Breastfeeding is not free. Pumps, pump parts, time away from work, the physical effects of weekly plugged ducts, mastitis, and living in fear that you’re going to contract an infection so horrendous that if given the option between continuing to breastfeed or going through unmedicated labor again, you’d quickly choose the latter. It’s living in fear that your body will be unable to feed your baby in the ways that you want, or worse, in the ways society says you should. The impact to your mental health, your sleep, your sanity, and your body.

And yet I know I’ve had it “easy,” relatively speaking. I have been fortunate to have options, support, and resources. I live in a city where breastfeeding is encouraged and celebrated. I have an employer and job where pumping is accommodated. The silver lining to Lily’s birth/subsequent hospital stay and my near constant oversupply has been our ability to provide colostrum, transitional milk, and breastmilk for half a dozen babies, including those of my close friends. Lily never got my colostrum in her first few days of life, but I am proud that other babies did.
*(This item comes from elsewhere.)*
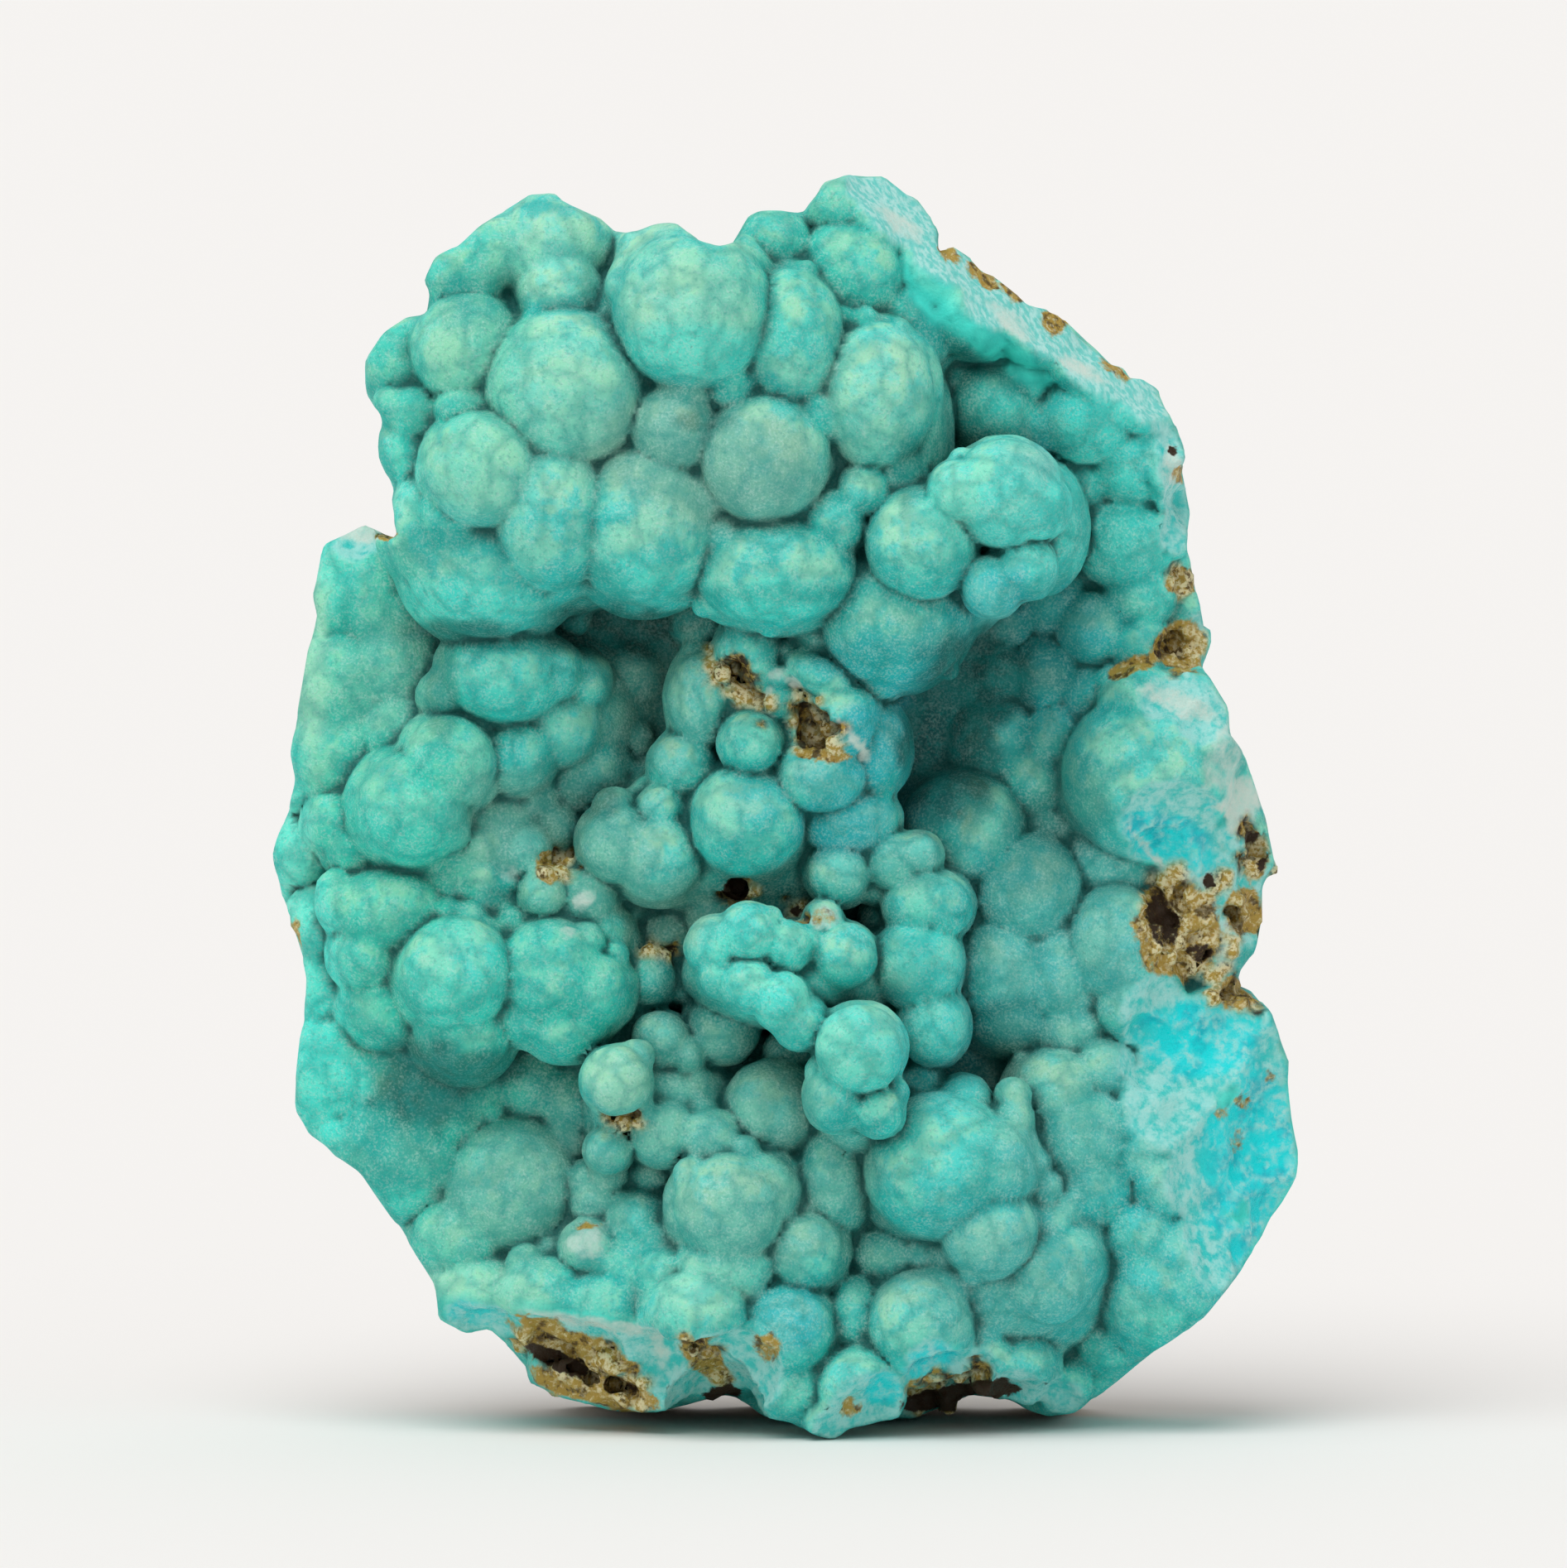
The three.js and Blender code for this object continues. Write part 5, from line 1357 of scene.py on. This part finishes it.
@dataclass
class Specimen:
    """The whole stone as one closed skin, with the masks that its finish reads."""

    step: float = 0.5
    slab: BrokenSlab = field(default_factory=BrokenSlab)
    crust: Crust = field(default_factory=Crust)
    breaks: Breaks = field(default_factory=Breaks)
    finish: AragoniteFinish = field(default_factory=AragoniteFinish)
    most_triangles: int = 190000
    # The small cells that cover the lumps: how far apart they are, how high they stand, and the width of
    # the lines between them as a share of their size.
    cell_size: float = 3.9
    cell_relief: float = 0.2
    cell_line: float = 0.22
    # The shell-shaped scoops of the broken faces, by the same three measures.
    scoop_size: float = 3.0
    scoop_depth: float = 0.7
    scoop_line: float = 0.16
    # How deep the rusty patches are pitted, the furrows of the rock back and the unevenness of it all.
    crumble: float = 0.6
    rock_grit: float = 0.9
    unevenness: float = 0.1
    # Below this height the skin keeps its flat feet.
    sole: float = 0.3
    # The way that the paler crowns face, up and forward much as the light falls: their paleness is partly
    # painted light, and the sides that face away take painted shade.
    lit_way: Row = (-0.1, -0.6, 0.79)

    def build(self) -> bpy.types.Object:
        """Grows the stone, skins it and dresses it.

        Returns:
            The finished piece, at the origin.
        """
        stone = Stone(step=self.step)
        self.slab.build(stone)
        LOG.info("slab laid out on %s points", stone.values.size)
        LOG.info("crust of %s lumps", self.crust.build(stone, self.slab))
        self.breaks.build(stone)
        floor = stone.axes[2][None, None, :]
        stone.values = np.maximum(stone.values, -floor).astype(np.float32)
        points, faces = biggest_shell(*stone.skin())
        points = stone.settle(points)
        LOG.info("skin of %s faces", len(faces))
        piece = self.thinned(self.mesh_of(points, faces))
        self.dress(piece, stone)
        piece.data.materials.append(self.finish.material())
        return piece

    @staticmethod
    def mesh_of(points: Array, faces: Array) -> bpy.types.Object:
        """A piece from points in millimetres and faces of four corners each."""
        mesh = bpy.data.meshes.new(NODE + "_skin")
        mesh.vertices.add(len(points))
        mesh.vertices.foreach_set("co", (points * MM).astype(np.float32).ravel())
        mesh.loops.add(faces.size)
        mesh.loops.foreach_set("vertex_index", faces.astype(np.int32).ravel())
        mesh.polygons.add(len(faces))
        mesh.polygons.foreach_set("loop_start", np.arange(0, faces.size, 4, dtype=np.int32))
        mesh.update(calc_edges=True)
        piece = bpy.data.objects.new(NODE + "_crust", mesh)
        bpy.context.scene.collection.objects.link(piece)
        return piece

    def thinned(self, piece: bpy.types.Object) -> bpy.types.Object:
        """Thins the skin to its most triangles, where it is flattest first."""
        triangles = 2 * len(piece.data.polygons)
        if triangles > self.most_triangles:
            modifier = piece.modifiers.new("thin", "DECIMATE")
            modifier.ratio = self.most_triangles / triangles
            ready = piece.evaluated_get(bpy.context.evaluated_depsgraph_get())
            mesh = bpy.data.meshes.new_from_object(ready)
            piece.modifiers.clear()
            piece.data = mesh
        return piece

    def dress(self, piece: bpy.types.Object, stone: Stone) -> None:
        """Moves the finest relief into the skin, writes its masks and sets it on the origin."""
        mesh = piece.data
        points = self.vectors(mesh, "co") / MM
        normals = self.vectors(mesh, "normal")
        nearest, second = cell_distances(points, self.cell_size, seed=71)
        scoop, edge = cell_distances(points, self.scoop_size, seed=72)
        masks = self.masks(stone, points, normals, ease(second - nearest, self.cell_line, 0.0))
        sharp = masks["fresh"] * ease(edge - scoop, self.scoop_line, 0.0)
        masks["ridge"] = np.maximum(masks["ridge"], sharp)
        for name, values in masks.items():
            layer = mesh.attributes.new(name, "FLOAT", "POINT")
            layer.data.foreach_set("value", values.astype(np.float32))
        lifted = points + normals * self.relief(points, masks, nearest, scoop)[:, None]
        lifted[:, 2] = np.where(points[:, 2] < self.sole, points[:, 2], np.maximum(lifted[:, 2], 0.0))
        mesh.vertices.foreach_set("co", ((lifted - MIDDLE) * MM).astype(np.float32).ravel())
        mesh.polygons.foreach_set("use_smooth", np.ones(len(mesh.polygons), bool))
        mesh.update()

    @staticmethod
    def vectors(mesh: bpy.types.Mesh, name: str) -> Array:
        """A mesh's places (co) or outward ways (normal), one in each row."""
        values = np.empty(len(mesh.vertices) * 3, np.float32)
        mesh.vertices.foreach_get(name, values)
        return values.reshape(-1, 3).astype(float)

    def relief(self, points: Array, masks: dict[str, Array], nearest: Array, scoop: Array) -> Array:
        """How far the finest relief lifts each point.

        The small cells are height x (0.4 - distance squared), and the scoops depth x (distance squared -
        0.4). The rock and the rusty patches are furrowed and pitted by noise.

        Args:
            points: the skin's points.
            masks: what shows where.
            nearest: the distance to the middle of the nearest small cell, as a share of the cells' size.
            scoop: the same for the scoops.

        Returns:
            Millimetres outwards.
        """
        crumbly = np.maximum(masks[Mark.OCHRE.value], masks[Mark.RUST.value])
        plain = (1 - masks["fresh"]) * (1 - crumbly) * (1 - masks["rock"])
        lift = self.unevenness * lattice_noise(points, 1.4, seed=32)
        lift += self.cell_relief * (0.4 - nearest ** 2) * plain
        lift += self.scoop_depth * (scoop ** 2 - 0.4) * masks["fresh"] * (1 - crumbly)
        furrows = np.abs(lattice_noise(points, 2.4, seed=35))
        furrows += 0.5 * np.abs(lattice_noise(points, 1.1, seed=36))
        lift -= self.rock_grit * masks["rock"] * furrows
        pitting = lattice_noise(points, 1.7, seed=33) + 0.5 * lattice_noise(points, 0.9, seed=34) - 0.4
        return lift + self.crumble * crumbly * pitting

    def masks(self, stone: Stone, points: Array, normals: Array, web: Array) -> dict[str, Array]:
        """What the finish reads at each point, as values from 0 to 1.

        A crease has more stone than half of the cube round it, a crown less. A hollow has more in a large
        cube in front of it. The rock back starts behind a ragged line round the rim, and the patches, which
        are placed as seen from the front, end before that line where the surface doesn't face forward.

        Args:
            stone: the grid.
            points: the skin's points.
            normals: their outward ways.
            web: how close each point is to the line between two small cells.

        Returns:
            The masks by name.
        """
        near = stone.sample(stone.inside_share(0.8), points)
        wide = stone.sample(stone.inside_share(2.0), points)
        far = stone.sample(stone.inside_share(7.0), points + 3.0 * normals)
        lit = normals @ np.array(self.lit_way)
        number = self.owners(stone, points - 0.3 * normals)
        dice = np.random.default_rng(seed=9).uniform(0, 1, CRUMB + 2)
        depth = points[:, 1]
        edge = depth + 2.2 * lattice_noise(points, 6.0, seed=51) + lattice_noise(points, 2.4, seed=52)
        fresh = stone.sample(stone.owner == FRESH, points)
        masks = {
            # The crease, valley and hollow masks place painted shade, and the crown and underside masks
            # painted light and shade by the way a point faces.
            "shaded_crease": ease(near, 0.55, 0.7),
            "deeper_and_shaded_underside": ease(lit, 0.3, -0.4),
            "web": web,
            "frosted_and_lit_crown": ease(lit, -0.1, 0.95) * ease(wide, 0.56, 0.43),
            "shaded_valley": np.maximum(ease(wide, 0.5, 0.7), ease(far, 0.3, 0.62)),
            "hollow": ease(far, 0.42, 0.8),
            "tint": dice[number],
            "rock": ease(edge, 3.0, 6.0),
            "fresh": fresh,
            "fibre": stone.sample(stone.owner == FIBRE, points),
            "pit": stone.sample(stone.owner == PIT, points),
            "crumb": stone.sample(stone.owner == CRUMB, points),
            "ridge": np.maximum(ease(near, 0.47, 0.38), 4 * fresh * (1 - fresh)),
        }
        seen = np.stack([points[:, 0], seen_height(points[:, 2], depth)], axis=1)
        wobble = 0.22 * lattice_noise(points, 1.6, seed=61)
        facing = ease(-normals[:, 1], 0.15, 0.5) * ease(depth, 12.0, 6.0)
        front = np.maximum(facing, ease(edge, 2.0, -2.0))
        for mark, rows in PATCHES.items():
            masks[mark.value] = self.patches(rows, seen, wobble) * front
        return masks

    @staticmethod
    def owners(stone: Stone, points: Array) -> Array:
        """The number of the lump that each place belongs to, from the nearest grid point."""
        index = np.rint((points - np.array(stone.low)) / stone.step).astype(int)
        index = np.clip(index, 0, np.array(stone.owner.shape) - 1)
        return stone.owner[tuple(index.T)]

    @staticmethod
    def patches(rows: tuple[Row, ...], seen: Array, wobble: Array) -> Array:
        """One mask for all patches of a kind: the strongest of strength x (1 - smooth step of distance).

        The distance is the length of the offset turned into the patch's axes and divided by its half sizes.

        Args:
            rows: the patches.
            seen: across and up of each point.
            wobble: noise that makes the patches' edges uneven.

        Returns:
            Values from 0 to 1.
        """
        mask = np.zeros(len(seen))
        for across, up, wide, tall, turn, strength in rows:
            along, rise = turned(seen[:, 0] - across, seen[:, 1] - up, -turn)
            far = np.hypot(along / wide, rise / tall) + wobble
            mask = np.maximum(mask, strength * ease(far, 1.3, 0.7))
        return mask


@dataclass(frozen=True)
class Studio:
    """A plain pale floor and plain soft light."""

    # The floor's reach in metres, its number of corners, its colour, how dull it is and how glossy.
    floor_reach: float = 9.0
    floor_corners: int = 64
    floor_colour: Colour = Colour(243, 241, 239)
    floor_roughness: float = 0.9
    floor_gloss: float = 0.1
    # The even light all round: its colour as amounts of light, and its strength.
    room_tint: Row = (1.0, 0.995, 0.985, 1)
    room_strength: float = 0.55
    # The wide sun: its strength, its width, and the places in metres that it shines from and to.
    sun_strength: float = 1.75
    sun_angle: float = math.radians(50)
    sun_from: Row = (-0.35, -0.65, 1.4)
    sun_to: Row = (0, 0, 0.06)

    def build(self) -> None:
        """Lays the floor and hangs the lights."""
        self.floor()
        world = bpy.data.worlds.new("soft_room")
        bpy.context.scene.world = world
        world.use_nodes = True
        background = world.node_tree.nodes["Background"]
        background.inputs["Color"].default_value = self.room_tint
        background.inputs["Strength"].default_value = self.room_strength
        self.sun()

    def floor(self) -> None:
        """A disc round the origin: corners at the cosine and sine of equal angles, times its reach."""
        turns = np.linspace(0, 2 * math.pi, self.floor_corners, endpoint=False)
        ring = np.stack([np.cos(turns), np.sin(turns), np.zeros_like(turns)], axis=1) * self.floor_reach
        mesh = bpy.data.meshes.new("floor")
        mesh.from_pydata(ring.tolist(), [], [list(range(self.floor_corners))])
        piece = bpy.data.objects.new("floor", mesh)
        bpy.context.scene.collection.objects.link(piece)
        w = Wiring("pale_floor")
        w.shader.inputs["Base Color"].default_value = self.floor_colour.linear()
        w.shader.inputs["Roughness"].default_value = self.floor_roughness
        w.shader.inputs["Specular IOR Level"].default_value = self.floor_gloss
        mesh.materials.append(w.material)

    def sun(self) -> None:
        """One wide soft sun, whose own downward axis is turned along the way it shines."""
        light = bpy.data.lights.new("soft_sun", "SUN")
        light.angle = self.sun_angle
        light.energy = self.sun_strength
        lamp = bpy.data.objects.new("soft_sun", light)
        bpy.context.scene.collection.objects.link(lamp)
        way = Vector(self.sun_to) - Vector(self.sun_from)
        turn = way.to_track_quat("-Z", "Y").to_matrix().to_4x4()
        lamp.matrix_world = Matrix.Translation(self.sun_from) @ turn


@dataclass(frozen=True)
class PhotographView:
    """The camera of the photograph: far off, straight on and looking down a little."""

    # How much the frame holds at the slab's middle plane, and what is seen at its middle: across and up.
    frame_width: float = 151.44
    across: float = -0.12
    up: float = 61.7
    # The lens and the film's width, and how far the camera sees in metres.
    lens: float = 1600.0
    film: float = 36.0
    reach: float = 50.0

    def build(self) -> None:
        """Sets the camera where its frame at the slab's middle plane is as wide as the photograph's."""
        camera = bpy.data.cameras.new("photograph")
        camera.lens = self.lens
        camera.sensor_width = self.film
        camera.clip_end = self.reach
        eye = bpy.data.objects.new("photograph", camera)
        bpy.context.scene.collection.objects.link(eye)
        target = np.array([self.across, 0.0, self.up / math.cos(LOOK_DOWN)]) - MIDDLE
        distance = self.frame_width * self.lens / self.film
        place = target + distance * np.array([0.0, -math.cos(LOOK_DOWN), math.sin(LOOK_DOWN)])
        turn = Matrix.Rotation(math.pi / 2 - LOOK_DOWN, 4, "X")
        eye.matrix_world = Matrix.Translation(Vector(place * MM)) @ turn
        bpy.context.scene.camera = eye


def main() -> None:
    """Builds the stone, the studio and the view, in that order."""
    logging.basicConfig(level=logging.INFO, format="%(name)s: %(message)s")
    bpy.context.scene.view_settings.view_transform = "Standard"
    piece = Specimen().build()
    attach(piece, "root")
    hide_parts(NODE)
    LOG.info("%s: %s faces", piece.name, len(piece.data.polygons))
    Studio().build()
    PhotographView().build()


if __name__ == "__main__":
    main()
In spite of all of this, my experience still hasn’t felt easy, it hasn’t been “free”, and breastfeeding never made me feel like a superwoman nursing in a peaceful forest with baby deer prancing around me. For some women, breastfeeding may make them look or feel like a badass goddess. I envy those women, if in fact they even exist. Or maybe that’s just my perception of “how I thought it was supposed be.” But that hasn’t been my experience. I have felt conflicted about breastfeeding since the very beginning, from the days before I had even held my daughter my arms, when I made the decision to try to make it work, starting with that first syringe of colostrum. I’m grateful for my supply and I’m proud of what my body has done to make a human grow to nearly 3x her birth weight while desperately wishing it wasn’t so hard, so all-consuming, so physically and mentally and emotionally taxing.

Now, here we are 7 and a half months later, essentially back to where we started — me and my breast pump, around the clock. I’ve been exclusively pumping for nearly a month, after struggling to seamlessly transition between work week pumping and nursing an incredibly distracted baby in the mornings, evenings, and weekends, without throwing my supply into overdrive. Oh the irony of the baby who for 4 months didn’t take a bottle. If only I had known! I don’t know what the next few months look like for us. Like the early days, I’m committed to taking this one hour, feed, week, and month at a time. But our breastfeeding journey, like every aspect of motherhood, is dynamic. It is but a season, whose end has yet to be determined.

To all the Mamas out there, for whom breastfeeding doesn’t look or feel like what you expected, or what you wanted. Who have overcome insurmountable challenges and adversity, who face the criticism or the self-doubt that comes along with how we feed our babies. Who despite all of this, feed their babies in whatever way is best for their family, so that their babies can thrive and grow (so literally, all Mamas, everywhere) — be gentle with your body and your emotions. You freaking rock!

If you’ve supported a Mom in her feeding journey, as a spouse, a partner, a baby’s grandparent, a friend, an employer/manager, a birth worker, a lactation consultant, a medical professional— you rock, too!